- _The task_
Return the first line, the line containing "const LINING_BACK_TOP = PLY + CLOTH;", and every line between them, exactly as they stand.

- _Provided data_
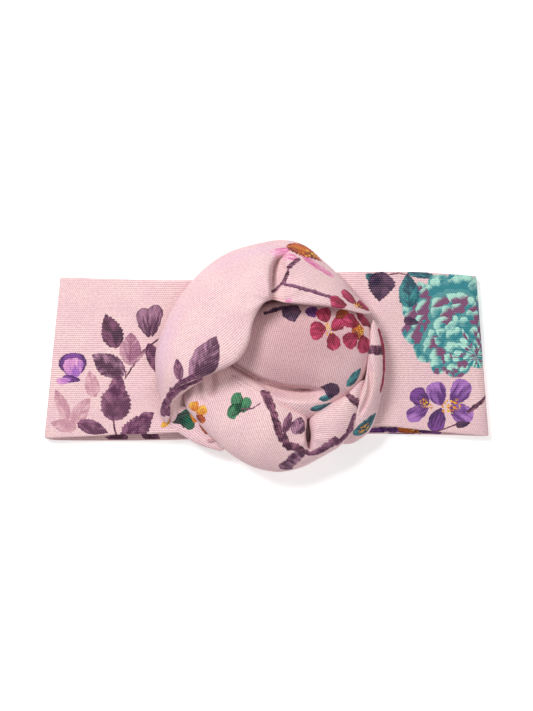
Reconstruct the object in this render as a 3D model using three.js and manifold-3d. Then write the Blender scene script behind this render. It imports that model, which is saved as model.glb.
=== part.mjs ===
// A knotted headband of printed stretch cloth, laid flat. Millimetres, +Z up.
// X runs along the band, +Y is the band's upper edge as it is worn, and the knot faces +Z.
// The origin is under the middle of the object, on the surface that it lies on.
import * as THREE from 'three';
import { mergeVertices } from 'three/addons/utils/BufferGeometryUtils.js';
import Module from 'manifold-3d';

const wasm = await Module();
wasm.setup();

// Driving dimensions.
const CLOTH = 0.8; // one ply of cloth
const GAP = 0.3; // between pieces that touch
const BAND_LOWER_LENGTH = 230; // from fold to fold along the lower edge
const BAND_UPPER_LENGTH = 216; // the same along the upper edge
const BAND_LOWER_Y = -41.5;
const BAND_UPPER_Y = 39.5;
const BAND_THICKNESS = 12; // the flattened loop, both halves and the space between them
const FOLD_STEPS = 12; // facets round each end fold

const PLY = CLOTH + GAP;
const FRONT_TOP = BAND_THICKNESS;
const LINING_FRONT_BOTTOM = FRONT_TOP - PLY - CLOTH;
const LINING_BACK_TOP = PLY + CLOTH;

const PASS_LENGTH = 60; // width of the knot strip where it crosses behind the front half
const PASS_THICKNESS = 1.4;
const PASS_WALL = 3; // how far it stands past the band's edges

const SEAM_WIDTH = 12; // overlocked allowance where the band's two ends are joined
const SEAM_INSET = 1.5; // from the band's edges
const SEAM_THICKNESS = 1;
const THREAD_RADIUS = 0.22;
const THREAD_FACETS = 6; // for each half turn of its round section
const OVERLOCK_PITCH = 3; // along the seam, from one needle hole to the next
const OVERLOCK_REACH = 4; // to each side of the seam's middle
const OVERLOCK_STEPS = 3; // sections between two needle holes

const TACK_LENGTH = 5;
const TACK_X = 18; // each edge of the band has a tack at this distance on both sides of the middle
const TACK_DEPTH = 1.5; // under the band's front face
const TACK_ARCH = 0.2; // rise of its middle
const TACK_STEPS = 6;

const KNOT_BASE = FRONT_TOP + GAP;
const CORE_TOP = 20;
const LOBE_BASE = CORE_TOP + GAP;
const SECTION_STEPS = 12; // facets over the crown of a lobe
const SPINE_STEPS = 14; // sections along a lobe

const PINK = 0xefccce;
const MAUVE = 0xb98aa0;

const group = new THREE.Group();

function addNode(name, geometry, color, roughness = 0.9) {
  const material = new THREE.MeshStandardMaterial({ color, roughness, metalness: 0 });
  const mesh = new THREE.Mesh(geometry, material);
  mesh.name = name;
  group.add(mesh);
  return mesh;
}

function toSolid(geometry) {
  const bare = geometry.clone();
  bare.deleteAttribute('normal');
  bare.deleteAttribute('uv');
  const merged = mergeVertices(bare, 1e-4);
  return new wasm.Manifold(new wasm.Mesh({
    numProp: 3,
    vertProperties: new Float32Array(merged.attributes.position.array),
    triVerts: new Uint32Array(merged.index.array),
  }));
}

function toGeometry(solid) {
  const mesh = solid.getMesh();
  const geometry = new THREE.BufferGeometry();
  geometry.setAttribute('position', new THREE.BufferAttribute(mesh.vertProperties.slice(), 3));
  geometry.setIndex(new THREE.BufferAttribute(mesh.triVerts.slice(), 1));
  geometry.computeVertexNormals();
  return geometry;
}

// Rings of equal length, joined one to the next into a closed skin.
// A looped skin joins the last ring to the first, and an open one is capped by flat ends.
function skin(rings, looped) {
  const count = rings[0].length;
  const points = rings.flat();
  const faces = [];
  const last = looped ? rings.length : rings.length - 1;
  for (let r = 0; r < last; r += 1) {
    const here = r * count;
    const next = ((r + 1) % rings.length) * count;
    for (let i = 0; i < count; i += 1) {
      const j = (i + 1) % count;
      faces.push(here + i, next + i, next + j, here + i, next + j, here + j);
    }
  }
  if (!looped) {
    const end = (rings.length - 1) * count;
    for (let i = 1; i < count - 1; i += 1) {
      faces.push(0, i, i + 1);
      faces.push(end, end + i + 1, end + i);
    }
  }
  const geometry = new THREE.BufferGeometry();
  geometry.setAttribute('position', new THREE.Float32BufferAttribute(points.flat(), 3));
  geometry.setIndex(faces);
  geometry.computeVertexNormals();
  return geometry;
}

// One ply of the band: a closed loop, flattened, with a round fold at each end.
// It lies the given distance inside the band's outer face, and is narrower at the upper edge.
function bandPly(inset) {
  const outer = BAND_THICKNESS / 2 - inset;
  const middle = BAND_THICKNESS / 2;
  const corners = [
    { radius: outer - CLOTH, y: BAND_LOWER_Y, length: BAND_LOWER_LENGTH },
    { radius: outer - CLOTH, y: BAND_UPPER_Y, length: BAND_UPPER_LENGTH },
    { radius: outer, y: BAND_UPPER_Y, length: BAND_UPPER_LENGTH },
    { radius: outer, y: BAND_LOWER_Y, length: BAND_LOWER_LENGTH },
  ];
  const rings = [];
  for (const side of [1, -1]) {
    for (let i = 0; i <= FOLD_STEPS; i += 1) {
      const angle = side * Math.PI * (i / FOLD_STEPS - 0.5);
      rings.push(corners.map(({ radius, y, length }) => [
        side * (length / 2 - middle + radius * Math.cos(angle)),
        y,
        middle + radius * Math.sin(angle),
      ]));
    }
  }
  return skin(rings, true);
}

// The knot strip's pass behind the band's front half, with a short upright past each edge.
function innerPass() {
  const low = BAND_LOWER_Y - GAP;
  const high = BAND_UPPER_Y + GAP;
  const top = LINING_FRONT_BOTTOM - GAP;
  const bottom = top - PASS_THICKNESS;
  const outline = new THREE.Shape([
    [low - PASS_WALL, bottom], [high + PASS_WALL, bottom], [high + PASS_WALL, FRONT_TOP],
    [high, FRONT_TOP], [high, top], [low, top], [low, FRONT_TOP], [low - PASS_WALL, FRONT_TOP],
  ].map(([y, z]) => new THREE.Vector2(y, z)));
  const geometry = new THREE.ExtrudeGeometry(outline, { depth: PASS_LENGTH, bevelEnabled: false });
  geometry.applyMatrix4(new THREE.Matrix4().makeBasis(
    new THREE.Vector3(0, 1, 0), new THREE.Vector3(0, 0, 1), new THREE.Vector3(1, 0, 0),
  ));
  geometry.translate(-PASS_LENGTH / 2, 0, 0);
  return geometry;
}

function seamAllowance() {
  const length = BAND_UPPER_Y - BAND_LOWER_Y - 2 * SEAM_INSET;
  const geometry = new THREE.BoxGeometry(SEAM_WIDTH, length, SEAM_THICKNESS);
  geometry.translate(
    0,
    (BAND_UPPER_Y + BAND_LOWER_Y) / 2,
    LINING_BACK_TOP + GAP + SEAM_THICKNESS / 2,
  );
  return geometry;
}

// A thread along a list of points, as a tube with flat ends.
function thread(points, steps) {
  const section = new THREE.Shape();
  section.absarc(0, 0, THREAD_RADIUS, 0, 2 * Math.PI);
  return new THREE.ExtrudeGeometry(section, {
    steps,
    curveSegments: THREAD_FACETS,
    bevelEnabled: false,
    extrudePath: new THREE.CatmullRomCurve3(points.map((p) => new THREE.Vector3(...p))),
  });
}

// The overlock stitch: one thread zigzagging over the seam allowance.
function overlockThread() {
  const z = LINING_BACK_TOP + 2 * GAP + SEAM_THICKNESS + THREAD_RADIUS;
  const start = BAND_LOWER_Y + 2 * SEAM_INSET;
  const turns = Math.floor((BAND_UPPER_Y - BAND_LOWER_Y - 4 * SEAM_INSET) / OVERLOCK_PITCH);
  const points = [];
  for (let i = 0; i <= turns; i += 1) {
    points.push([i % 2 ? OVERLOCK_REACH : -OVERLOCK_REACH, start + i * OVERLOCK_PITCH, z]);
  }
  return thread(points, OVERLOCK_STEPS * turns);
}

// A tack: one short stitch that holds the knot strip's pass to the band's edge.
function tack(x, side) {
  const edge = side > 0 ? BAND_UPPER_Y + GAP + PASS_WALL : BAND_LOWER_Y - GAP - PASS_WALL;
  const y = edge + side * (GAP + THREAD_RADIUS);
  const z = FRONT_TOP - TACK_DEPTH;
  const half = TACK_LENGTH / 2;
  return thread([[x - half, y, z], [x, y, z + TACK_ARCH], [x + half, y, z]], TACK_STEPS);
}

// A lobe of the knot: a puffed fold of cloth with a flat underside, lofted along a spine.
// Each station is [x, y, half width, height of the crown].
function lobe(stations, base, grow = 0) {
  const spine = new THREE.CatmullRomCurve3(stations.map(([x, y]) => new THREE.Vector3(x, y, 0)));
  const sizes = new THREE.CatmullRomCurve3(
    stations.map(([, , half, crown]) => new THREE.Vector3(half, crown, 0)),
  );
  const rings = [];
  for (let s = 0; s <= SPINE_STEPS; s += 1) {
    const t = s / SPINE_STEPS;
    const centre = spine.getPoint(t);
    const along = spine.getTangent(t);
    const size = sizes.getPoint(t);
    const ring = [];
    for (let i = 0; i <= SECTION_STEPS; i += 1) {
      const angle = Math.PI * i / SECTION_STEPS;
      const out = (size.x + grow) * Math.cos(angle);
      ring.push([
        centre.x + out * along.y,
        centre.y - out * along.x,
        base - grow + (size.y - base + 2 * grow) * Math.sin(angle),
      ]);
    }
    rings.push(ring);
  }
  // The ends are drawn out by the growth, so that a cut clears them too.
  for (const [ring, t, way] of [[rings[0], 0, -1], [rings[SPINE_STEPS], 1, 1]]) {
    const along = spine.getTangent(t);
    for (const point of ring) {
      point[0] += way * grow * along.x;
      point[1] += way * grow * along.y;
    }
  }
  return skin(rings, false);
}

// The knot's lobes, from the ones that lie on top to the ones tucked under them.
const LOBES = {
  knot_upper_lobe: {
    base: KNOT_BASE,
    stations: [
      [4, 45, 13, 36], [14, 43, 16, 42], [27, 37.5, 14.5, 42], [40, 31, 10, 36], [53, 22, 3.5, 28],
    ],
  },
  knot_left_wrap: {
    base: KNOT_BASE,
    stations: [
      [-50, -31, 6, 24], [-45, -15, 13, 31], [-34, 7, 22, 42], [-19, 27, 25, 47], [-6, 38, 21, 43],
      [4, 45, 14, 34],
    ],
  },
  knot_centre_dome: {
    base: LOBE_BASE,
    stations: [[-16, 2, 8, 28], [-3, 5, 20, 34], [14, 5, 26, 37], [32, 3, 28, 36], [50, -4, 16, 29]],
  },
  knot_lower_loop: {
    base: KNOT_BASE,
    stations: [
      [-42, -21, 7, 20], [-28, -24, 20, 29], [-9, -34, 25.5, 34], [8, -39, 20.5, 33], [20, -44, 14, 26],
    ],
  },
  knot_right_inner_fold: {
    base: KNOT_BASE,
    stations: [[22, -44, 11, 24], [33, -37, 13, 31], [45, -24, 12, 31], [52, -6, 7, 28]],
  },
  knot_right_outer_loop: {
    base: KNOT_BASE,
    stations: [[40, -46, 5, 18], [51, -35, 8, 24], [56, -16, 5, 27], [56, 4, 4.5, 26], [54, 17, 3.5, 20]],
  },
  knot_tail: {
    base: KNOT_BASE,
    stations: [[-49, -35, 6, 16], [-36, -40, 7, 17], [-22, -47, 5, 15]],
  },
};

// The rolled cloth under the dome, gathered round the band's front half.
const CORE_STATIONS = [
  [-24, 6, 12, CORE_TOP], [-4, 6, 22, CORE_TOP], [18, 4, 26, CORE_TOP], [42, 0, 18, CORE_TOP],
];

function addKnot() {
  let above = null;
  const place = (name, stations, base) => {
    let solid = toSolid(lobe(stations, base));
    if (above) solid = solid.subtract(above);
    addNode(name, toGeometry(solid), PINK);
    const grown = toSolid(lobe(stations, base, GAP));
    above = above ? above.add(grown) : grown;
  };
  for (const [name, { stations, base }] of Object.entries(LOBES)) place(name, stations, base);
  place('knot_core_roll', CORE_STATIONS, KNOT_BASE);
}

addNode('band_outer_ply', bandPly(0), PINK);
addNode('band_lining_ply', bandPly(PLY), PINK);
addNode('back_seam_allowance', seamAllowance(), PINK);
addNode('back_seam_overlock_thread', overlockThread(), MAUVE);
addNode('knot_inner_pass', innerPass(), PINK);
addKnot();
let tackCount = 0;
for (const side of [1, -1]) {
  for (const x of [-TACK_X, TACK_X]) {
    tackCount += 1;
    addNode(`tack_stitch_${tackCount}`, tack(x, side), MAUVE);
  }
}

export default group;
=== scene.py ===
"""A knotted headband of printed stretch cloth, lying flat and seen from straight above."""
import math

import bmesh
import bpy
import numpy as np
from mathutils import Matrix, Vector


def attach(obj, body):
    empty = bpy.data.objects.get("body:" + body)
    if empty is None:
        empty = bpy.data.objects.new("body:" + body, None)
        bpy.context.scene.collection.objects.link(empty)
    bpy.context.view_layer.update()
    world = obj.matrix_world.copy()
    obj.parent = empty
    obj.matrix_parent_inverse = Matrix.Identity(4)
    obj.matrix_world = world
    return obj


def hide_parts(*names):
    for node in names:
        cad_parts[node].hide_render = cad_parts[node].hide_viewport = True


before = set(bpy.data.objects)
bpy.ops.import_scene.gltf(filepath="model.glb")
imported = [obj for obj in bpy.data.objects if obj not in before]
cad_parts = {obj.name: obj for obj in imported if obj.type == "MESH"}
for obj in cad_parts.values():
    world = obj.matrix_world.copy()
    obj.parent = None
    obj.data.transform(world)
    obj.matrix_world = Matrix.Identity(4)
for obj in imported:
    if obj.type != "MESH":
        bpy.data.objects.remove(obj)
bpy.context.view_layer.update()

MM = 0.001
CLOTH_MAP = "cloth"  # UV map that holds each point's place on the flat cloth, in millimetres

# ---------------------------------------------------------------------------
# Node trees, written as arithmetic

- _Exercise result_
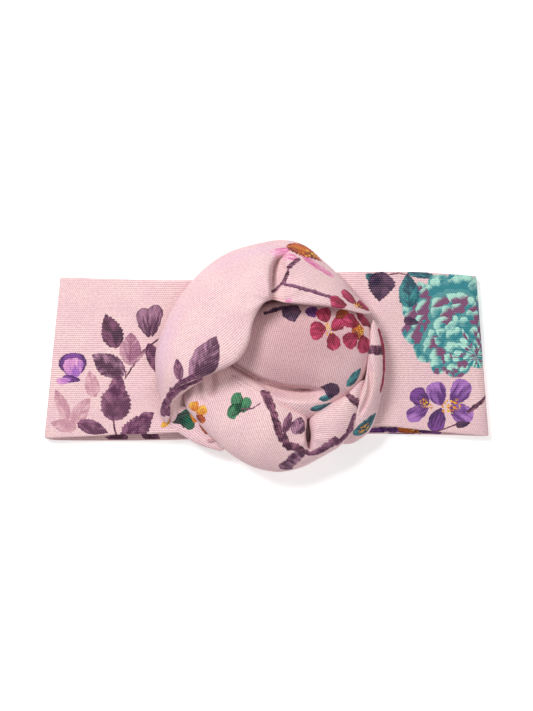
Reconstruct the object in this render as a 3D model using three.js and manifold-3d. Then write the Blender scene script behind this render. It imports that model, which is saved as model.glb.
=== part.mjs ===
// A knotted headband of printed stretch cloth, laid flat. Millimetres, +Z up.
// X runs along the band, +Y is the band's upper edge as it is worn, and the knot faces +Z.
// The origin is under the middle of the object, on the surface that it lies on.
import * as THREE from 'three';
import { mergeVertices } from 'three/addons/utils/BufferGeometryUtils.js';
import Module from 'manifold-3d';

const wasm = await Module();
wasm.setup();

// Driving dimensions.
const CLOTH = 0.8; // one ply of cloth
const GAP = 0.3; // between pieces that touch
const BAND_LOWER_LENGTH = 230; // from fold to fold along the lower edge
const BAND_UPPER_LENGTH = 216; // the same along the upper edge
const BAND_LOWER_Y = -41.5;
const BAND_UPPER_Y = 39.5;
const BAND_THICKNESS = 12; // the flattened loop, both halves and the space between them
const FOLD_STEPS = 12; // facets round each end fold

const PLY = CLOTH + GAP;
const FRONT_TOP = BAND_THICKNESS;
const LINING_FRONT_BOTTOM = FRONT_TOP - PLY - CLOTH;
const LINING_BACK_TOP = PLY + CLOTH;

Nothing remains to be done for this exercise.